そもそも「PCR」って何?
PCR検査の仕組みとは
新型コロナウイルス感染症の確定診断にも使われているPCR検査。PCRとは、Polymerase Chain Reactionの略で、正式名称は「ポリメラーゼ連鎖反応法」です。PCR検査は、採取した検体に細菌やウイルスなどが含まれている場合に、その遺伝子(DNA)を増幅して検出する検査です。これにより、細菌やウイルスなどにいま、感染しているかどうかを調べることができます。
結果が出るまでには、検体からウイルスなどを抽出して不活化※ し、遺伝子を取り出す作業など、複数のステップが必要になります。また、遺伝子を増幅するポリメラーゼ連鎖反応自体にも数時間かかります。新型コロナウイルスやインフルエンザウイルスの場合はRNAウイルスであるため、さらに、RNAをDNAに変換する工程も必要になります。

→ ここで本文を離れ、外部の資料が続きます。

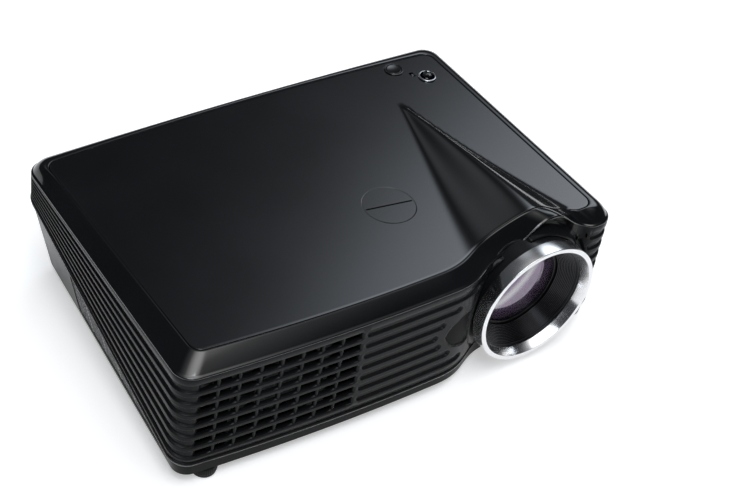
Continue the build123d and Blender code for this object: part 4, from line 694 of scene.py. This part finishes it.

新型コロナウイルス感染症のPCR検査の検体採取はこれまで、専門の採取者が鼻やのどに綿棒を入れて、ぬぐい液を採取する「鼻咽頭ぬぐい液方式」が主流でした。ですがこの方法は、採取時に咳(せき)やくしゃみなどが出やすく、採取者の飛沫(ひまつ)感染リスクや専門人材の確保などが問題となっていました。
その後、自ら唾液を採取し提出する方式の「唾液を用いたPCR検査」や自ら鼻腔から検体を採取可能な「鼻腔ぬぐい液方式」が普及し、採取者の飛沫感染リスクなどの低減につながりました。唾液による検査は、従来の鼻咽頭ぬぐい液を用いた結果とほぼ同等の感度であることが厚生労働科学研究でも認められ、鼻腔ぬぐい液も鼻咽頭ぬぐい液の検出感度にはやや劣るものの有用な検体であるとして、新型コロナウイルス感染症の確定診断にも唾液や鼻腔ぬぐい液によるPCR検査が用いられています。
※熱や紫外線、薬剤などでウイルスの病原性や感染性を失わせること。